Every line below should be repeated exactly.
───── Information supplied ─────
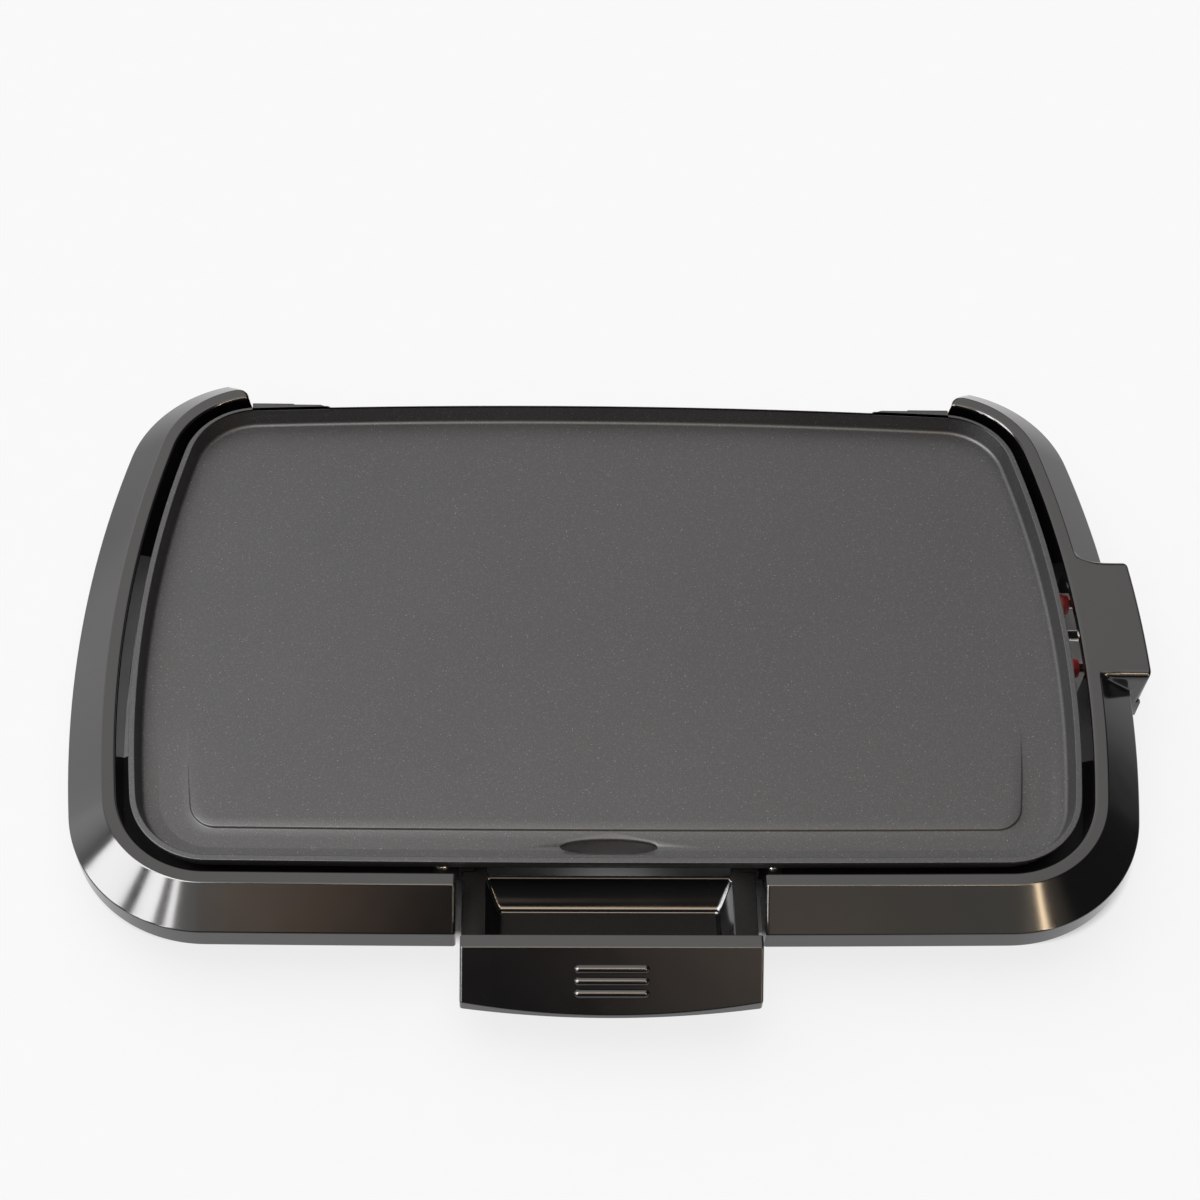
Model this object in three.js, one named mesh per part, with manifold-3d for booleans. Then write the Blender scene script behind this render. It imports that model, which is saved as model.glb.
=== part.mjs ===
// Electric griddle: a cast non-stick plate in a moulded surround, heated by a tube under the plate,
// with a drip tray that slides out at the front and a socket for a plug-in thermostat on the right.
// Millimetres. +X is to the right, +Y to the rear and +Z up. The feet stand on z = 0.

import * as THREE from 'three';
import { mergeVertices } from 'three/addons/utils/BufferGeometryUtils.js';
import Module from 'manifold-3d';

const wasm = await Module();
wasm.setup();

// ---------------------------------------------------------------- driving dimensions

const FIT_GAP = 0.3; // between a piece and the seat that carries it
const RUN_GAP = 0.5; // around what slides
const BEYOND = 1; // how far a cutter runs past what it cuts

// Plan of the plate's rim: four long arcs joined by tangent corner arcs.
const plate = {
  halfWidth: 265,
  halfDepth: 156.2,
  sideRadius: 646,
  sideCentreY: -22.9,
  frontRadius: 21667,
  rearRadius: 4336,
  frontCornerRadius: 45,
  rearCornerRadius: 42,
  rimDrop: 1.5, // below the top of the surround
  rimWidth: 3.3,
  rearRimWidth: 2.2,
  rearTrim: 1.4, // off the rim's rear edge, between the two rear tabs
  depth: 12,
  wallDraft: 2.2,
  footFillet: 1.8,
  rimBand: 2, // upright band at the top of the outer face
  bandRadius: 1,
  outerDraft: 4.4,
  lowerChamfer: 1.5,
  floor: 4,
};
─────
Solution for this problem:
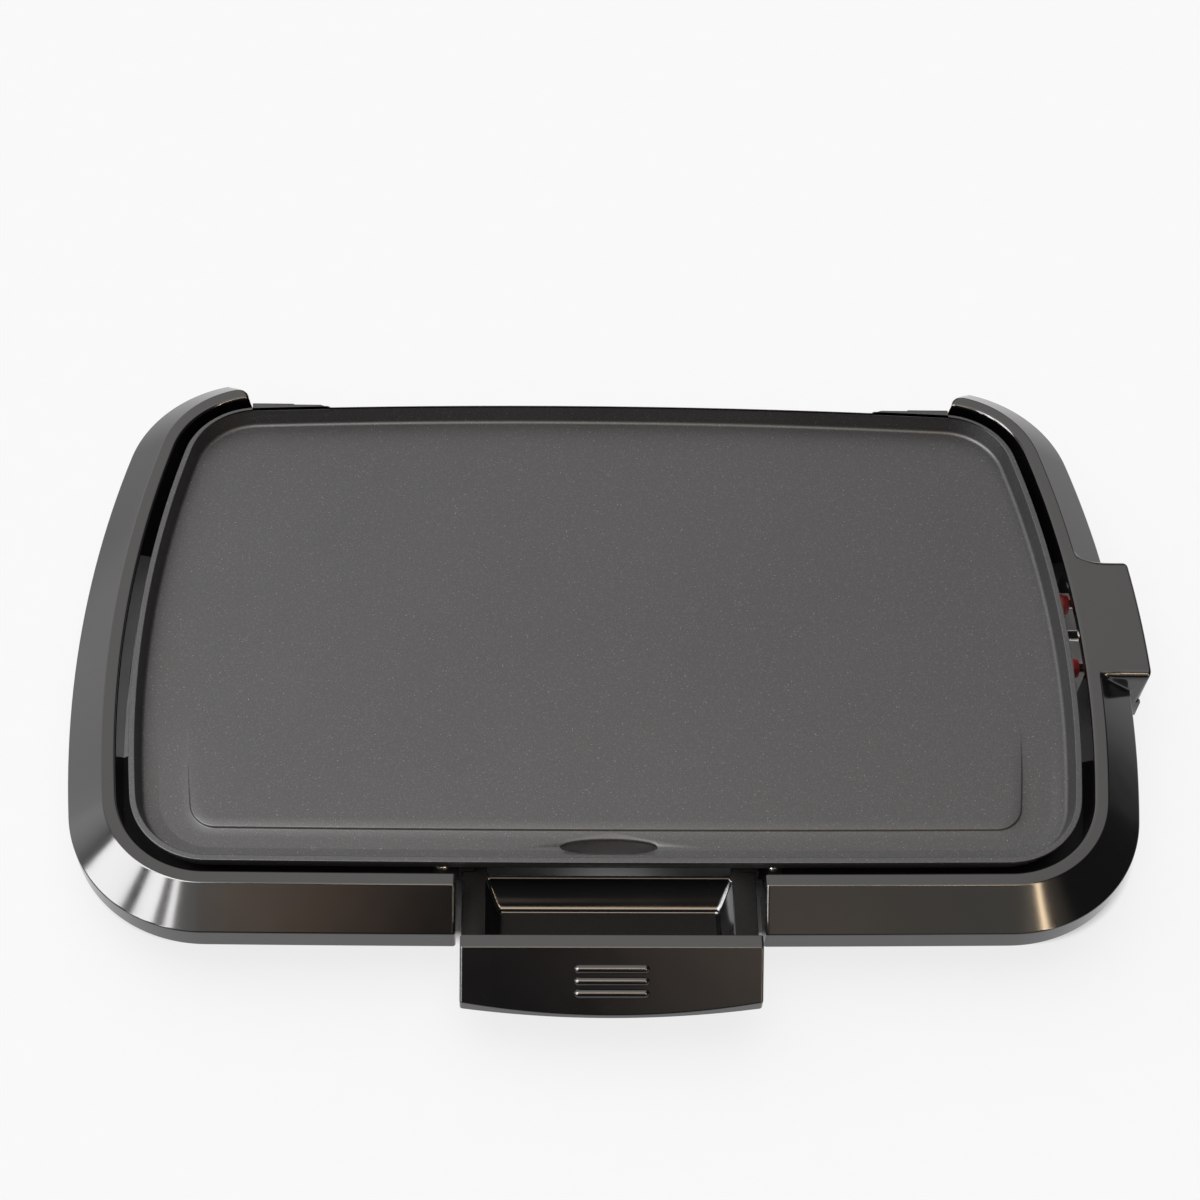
Model this object in three.js, one named mesh per part, with manifold-3d for booleans. Then write the Blender scene script behind this render. It imports that model, which is saved as model.glb.
=== part.mjs ===
// Electric griddle: a cast non-stick plate in a moulded surround, heated by a tube under the plate,
// with a drip tray that slides out at the front and a socket for a plug-in thermostat on the right.
// Millimetres. +X is to the right, +Y to the rear and +Z up. The feet stand on z = 0.

import * as THREE from 'three';
import { mergeVertices } from 'three/addons/utils/BufferGeometryUtils.js';
import Module from 'manifold-3d';

const wasm = await Module();
wasm.setup();

// ---------------------------------------------------------------- driving dimensions

const FIT_GAP = 0.3; // between a piece and the seat that carries it
const RUN_GAP = 0.5; // around what slides
const BEYOND = 1; // how far a cutter runs past what it cuts

// Plan of the plate's rim: four long arcs joined by tangent corner arcs.
const plate = {
  halfWidth: 265,
  halfDepth: 156.2,
  sideRadius: 646,
  sideCentreY: -22.9,
  frontRadius: 21667,
  rearRadius: 4336,
  frontCornerRadius: 45,
  rearCornerRadius: 42,
  rimDrop: 1.5, // below the top of the surround
  rimWidth: 3.3,
  rearRimWidth: 2.2,
  rearTrim: 1.4, // off the rim's rear edge, between the two rear tabs
  depth: 12,
  wallDraft: 2.2,
  footFillet: 1.8,
  rimBand: 2, // upright band at the top of the outer face
  bandRadius: 1,
  outerDraft: 4.4,
  lowerChamfer: 1.5,
  floor: 4,
};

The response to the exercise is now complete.